Many people don’t realize that the proceeds of a South Florida life insurance policy are added to your estate for estate tax purposes if the policy is owned by the deceased during their last 3 years of life. This is the case for over 90 percent of all life insurance policies. While the beneficiary is not taxed on the proceeds directly, the estate will be taxed at a level of 55 percent beginning in 2011. Most of the time, the beneficiary of the life insurance is also the representative of the estate. This means that the government can tax your family coming and going if your plan is not structured properly.

Due to the massive tax implications, an Irrevocable Life Insurance Trust (“ILIT”) is quite useful for South Florida estate planning purposes. An ILIT a legal instrument drafted by a South Florida estate planning attorney for the purpose of removing the life insurance from your estate in order to reduce taxes and increase asset protection. You may designate your spouse, child, or other appropriate party as the beneficiary of the trust.
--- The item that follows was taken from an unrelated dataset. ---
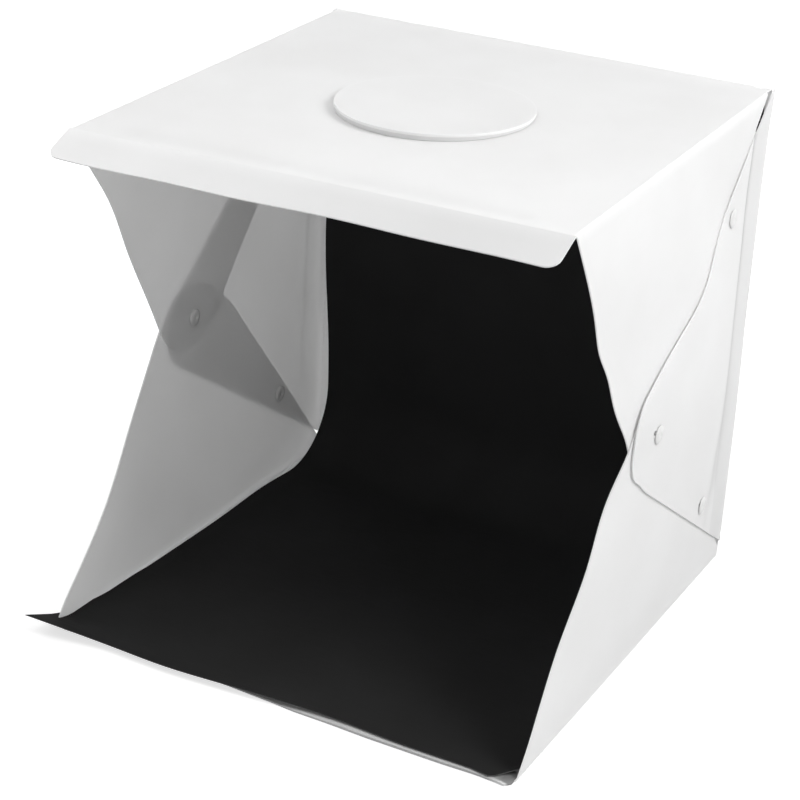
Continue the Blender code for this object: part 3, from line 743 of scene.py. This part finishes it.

You may also provide detailed directions to the trustee of the ILIT, including how the life insurance payout should be distributed, when the trustee should make payments, loans, or investments, what to do with the family business, who receives the assets at the death or disability of your original beneficiaries, and when to terminate the trust. The ILIT gives you control of the money from beyond the grave and protects your children from unnecessary liability.

As you can see, the structuring of your life insurance policy so that the ILIT holds the life insurance benefit is useful to achieve a number of goals, including:

1. limiting or eliminating the estate tax;

2. increasing the level of assets available to your spouse, children, and other loved ones or entities after you are gone; and

3. providing extra liquidity to a cash strapped estate or business.

Since the ILIT is a separate South Florida legal entity that is outside your estate, the IRS is unable to levy an estate tax on the assets within the ILIT since they are out of your control. Due to the fact that you are able to lay out all of your goals and desires in the trust document, and because normally the only asset inside the trust during your lifetime is your life insurance, it is logical to trade off giving up control in exchange for all of the tax benefits. The trustee will be the applicant, owner, and beneficiary of your life insurance, so the proceeds will never pass through your taxable estate and the estate tax will be reduced by 55 percent of the life insurance benefit total.

Having your spouse or child own and act as the beneficiaries of a South Florida life insurance policy on your life is another way to avoid the estate tax on your life; however, the ILIT has the added benefit of also keeping the undistributed proceeds out of the taxable estates of your beneficiaries. Properly planned ILITs will limit or eliminate estate taxes and generation skipping taxes for multiple generations.

An ILIT can also help you increase the assets available for your beneficiaries because it makes it easy to own one or more policies of life insurance. The South Florida trustee has the trust document as an efficient road map to follow concerning the purchase, premium payments and distribution of the proceeds. The ILIT infuses cash into your estate by making distributions, purchases, or loans as needed. The trustee of the ILIT makes appropriate distributions of cash proceeds to cover debts, taxes, and funeral expenses. The trustee could even purchase some or all of the business with the cash proceeds and professionally run the business until the children were old enough to take over. The trustee could also make appropriate loans to the spouse, children, and business.